3. Send the ‘scope creep’ away: the famous Frankenstein Project
Any professional with a minimum of experience in managing projects must have already participated in project in which a scope became a true Frankenstein throughout the execution of the project.
In order to avoid the ‘scope creep’, the manager must excel in the planning phase, clearly defining the scope and arranging to have a formal acceptance from the client, so that the project details and peculiarities are only understood during its execution.
4. Keep your Feet on the Ground
Unrealistic estimates of hours needed for completing a task can be a real mess for any project. So, when organizing the schedule, an important tip is to align and approve the estimates of time with team members involved in the task, avoiding unpleasant surprises at the time of execution.

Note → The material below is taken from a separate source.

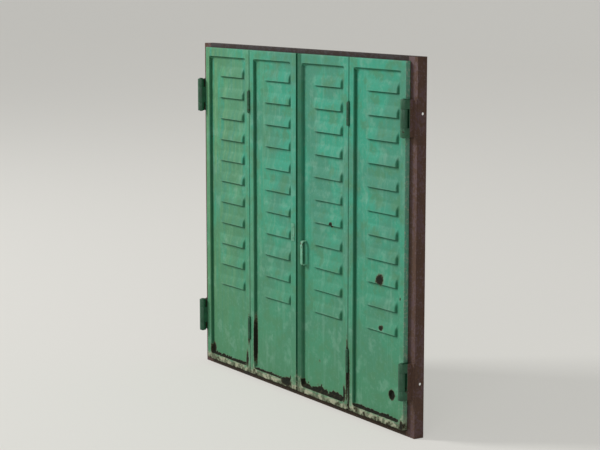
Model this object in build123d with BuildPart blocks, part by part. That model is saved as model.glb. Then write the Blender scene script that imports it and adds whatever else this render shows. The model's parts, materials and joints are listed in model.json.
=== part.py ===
from build123d import *
from math import sqrt
import os

# Folding steel shutters of a small window, in their angle-iron frame.
# Sizes are in millimetres. X runs to the right as seen from outside, Y into the room and Z up.
# The origin is the middle of the sill's underside.

os.makedirs("parts", exist_ok=True)

# Leaves, each pressed from one sheet
leaf_height = 1000.0
inner_leaf_width = 266.0
outer_leaf_width = 268.0
leaf_depth = 15.0
sheet = 1.2
edge_bend = 1.6
return_lip = 20.0
meeting_gap = 8.0
fold_gap = 4.0

# Recessed field of a leaf
side_stile = 22.0
meeting_stile = 30.0
top_margin = 27.0
bottom_margin = 20.0
recess_depth = 9.0
recess_corner = 12.0
recess_draft = 15.0
mouth_bend = 1.6

# Louvre hoods
louvre_count = 11
louvre_pitch = 65.8
louvre_length = 155.0
louvre_height = 30.0
louvre_rise = 7.5
louvre_shift = 15.0
first_louvre_drop = 87.0

# Rusted-through hole in the outer right leaf
rust_hole_radius = 11.0
rust_hole_inset = 67.0
rust_hole_height = 86.0

# Frame of steel angle
frame_section = 3.0
frame_depth = 30.0
jamb_face = 40.0
head_face = 22.0
sill_face = 25.0
root_radius = 1.0
cope_clearance = 0.5
side_lap = 8.0
head_lap = 10.0
sill_lap = 8.0
frame_gap = 0.5
screw_hole_radius = 4.0
screw_hole_depth = 18.0
screw_hole_inset = 150.0

# Wall hinges
hinge_length = 100.0
hinge_barrel = 10.0
hinge_pin = 5.0
hinge_plate = 3.0
hinge_proud = 12.0
hinge_end_knuckle = 25.0
hinge_from_top = 150.0
hinge_from_bottom = 140.0
hinge_edge_margin = 1.0
strap_foot = 1.5
strap_rivet_spacing = 60.0

# Fold hinges
fold_length = 64.0
fold_barrel = 5.0
fold_pin = 2.0
fold_proud = 2.0
fold_end_knuckle = 20.0
fold_from_top = 157.0
fold_from_bottom = 143.0
fold_wing_gap = 1.0
fold_wing_depth = 15.0
notch_clearance = 1.0

# Running fits of both hinges
pin_clearance = 0.05
knuckle_gap = 0.4
barrel_clearance = 0.6
pin_head = 3.0
pin_head_overhang = 2.0
pin_tail = 2.0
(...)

One of the greatest nightmares of IT decision-makers is certainly the execution of projects. Any experienced manager has been through projects that were abandoned in the middle of the road due to changes in priorities or by constant delays that break the trust relationship between the sponsor and the project manager. A down-to-Earth project with well-defined milestones transmits a lot more confidence and has more chance to go further than the projects that promise a lot.
5. Promote Communication
Many surveys conducted with managers throughout the world usually reveal that communication is one of the most recurrent causes for failures in projects. Therefore, invest in all the tools and practices you can reach not only for each person to understand their role in the project, but also so that they can keep updated about their results and feed the rest of the team with information about their own performance.

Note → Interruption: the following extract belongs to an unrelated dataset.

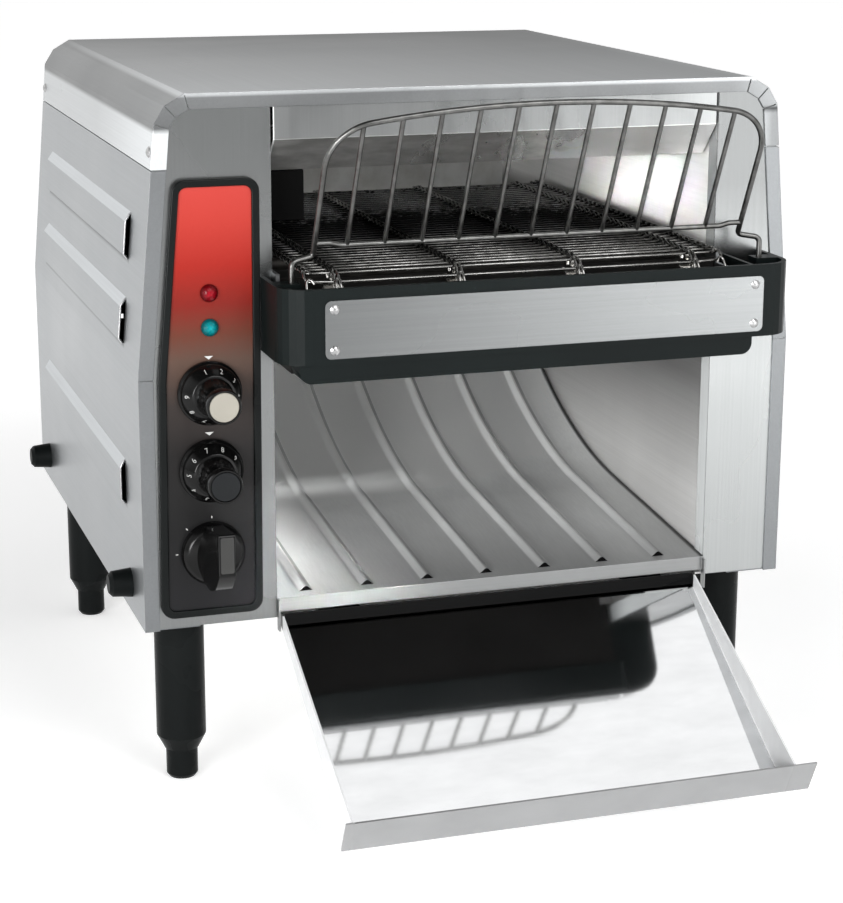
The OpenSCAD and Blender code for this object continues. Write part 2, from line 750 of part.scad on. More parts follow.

The PMBOK Guide discusses that communication is vital in a project, and may sentence its success or its failure. According to the book, we must first know who the parties involved are in the project and which form of communication will be employed. For example, an IT project may involve other areas such as engineering. In this case, the e-mail communication, corporate social networks or some software for project management may not work for the communication with the leader of the construction site, which may be made by telephone, for example.

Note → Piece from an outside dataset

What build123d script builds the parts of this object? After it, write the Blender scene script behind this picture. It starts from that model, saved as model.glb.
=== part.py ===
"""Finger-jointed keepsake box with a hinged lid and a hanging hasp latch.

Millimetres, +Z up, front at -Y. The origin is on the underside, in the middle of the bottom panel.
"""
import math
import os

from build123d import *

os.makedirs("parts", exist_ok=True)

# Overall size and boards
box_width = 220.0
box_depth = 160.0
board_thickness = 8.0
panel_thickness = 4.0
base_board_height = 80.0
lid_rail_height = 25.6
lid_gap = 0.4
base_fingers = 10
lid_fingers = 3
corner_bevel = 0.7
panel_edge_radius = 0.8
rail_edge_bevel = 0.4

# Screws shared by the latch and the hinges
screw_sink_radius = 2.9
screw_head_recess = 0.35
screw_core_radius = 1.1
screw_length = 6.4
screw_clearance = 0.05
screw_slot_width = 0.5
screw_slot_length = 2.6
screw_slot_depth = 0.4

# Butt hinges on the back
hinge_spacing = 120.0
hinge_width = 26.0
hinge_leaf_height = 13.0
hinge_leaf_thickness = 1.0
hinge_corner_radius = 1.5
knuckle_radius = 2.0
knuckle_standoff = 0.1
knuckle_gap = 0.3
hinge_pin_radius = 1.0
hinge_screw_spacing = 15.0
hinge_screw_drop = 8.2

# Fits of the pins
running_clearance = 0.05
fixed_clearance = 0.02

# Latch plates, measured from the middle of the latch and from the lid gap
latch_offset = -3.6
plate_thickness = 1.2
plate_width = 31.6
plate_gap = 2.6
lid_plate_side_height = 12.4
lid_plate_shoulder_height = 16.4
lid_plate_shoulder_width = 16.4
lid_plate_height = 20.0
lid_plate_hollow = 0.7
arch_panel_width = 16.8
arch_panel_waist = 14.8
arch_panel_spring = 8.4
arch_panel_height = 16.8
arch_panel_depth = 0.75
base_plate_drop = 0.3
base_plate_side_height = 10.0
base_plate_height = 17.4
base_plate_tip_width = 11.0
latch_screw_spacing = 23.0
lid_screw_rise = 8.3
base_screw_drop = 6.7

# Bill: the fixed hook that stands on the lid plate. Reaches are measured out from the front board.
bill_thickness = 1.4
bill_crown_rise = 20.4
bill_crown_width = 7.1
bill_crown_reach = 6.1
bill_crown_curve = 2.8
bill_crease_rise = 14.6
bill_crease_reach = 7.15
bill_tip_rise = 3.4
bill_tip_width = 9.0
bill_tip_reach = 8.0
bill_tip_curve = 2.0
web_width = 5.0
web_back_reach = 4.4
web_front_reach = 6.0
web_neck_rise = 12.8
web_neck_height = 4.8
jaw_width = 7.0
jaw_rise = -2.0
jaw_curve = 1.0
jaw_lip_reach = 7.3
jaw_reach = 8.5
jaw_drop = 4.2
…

The lesson learned in this tip is that in order to favor communication it is only necessary to plan it so that all those involved directly or indirectly in the project can communicate clearly and can reach everyone, minimizing noise.
6. Draw the boundaries: Change Management and Risk Forecast
Any type of project, from the most simple to the most complex, is subject to change and to the risks that can significantly change its scope or derail its continuity and consequently cause a premature termination. Generally, when there is any change, the project manager has to sit with all the stakeholders to communicate these changes, such as deadlines, impact on the rest of the project and, eventually, even redo the project budget.
You must know that all projects undergo changes and that this is a natural situation. It is very unlikely a project will present no changes. If this happens, it is because it is not a project but an operation that has already been tested or is recurring and usual.
The big secret to deal with changes is to study the risks involved in the projects and to think of good strategies to address changes when they occur. In addition, you must inform what the strategies for risks are, describing the standard procedure to study your solution.
Among the three main causes of projects failures is the inefficiency in managing risks. Effective risk management starts with the registration of any risk, translated into threats or opportunities for the project. Moreover, it should involve and commit all the main stakeholders in the success of the project to mitigate the risks, so that they do not become eminent problems.
7. No project succeeds without people
Projects are carried out with human resources and in order to get the best performance from everyone the project manager must plan ahead with his team. When you manage anything, even your time, you are dealing with people, even if it is only yourself. No people, no project. Therefore, those managers who only demand deadlines, because they learned in college this was what could bring results, is missing the best of life and of projects, such as the contact with each other, getting to know other points of views and really form a team.
8. Document History
The last and the most important tip for future lessons is the documentation of the project history. All projects will bring valuable lessons, either to explain success, or to learn from failure and not make the same mistake again. Through the documentation, not only the mistakes can be assimilated by the executor, but also by the entire team, with access to this information in a knowledge base.
There are many examples of extremely rich and complex projects in terms of variables to be managed, in which the experience of the project manager and the project complexity is a risk that must be actively mitigated. With the record of experience and lessons learned from other projects with similar variables, that this generates less risk of failure. Certainly, there will be a considerable gain for the execution of the project.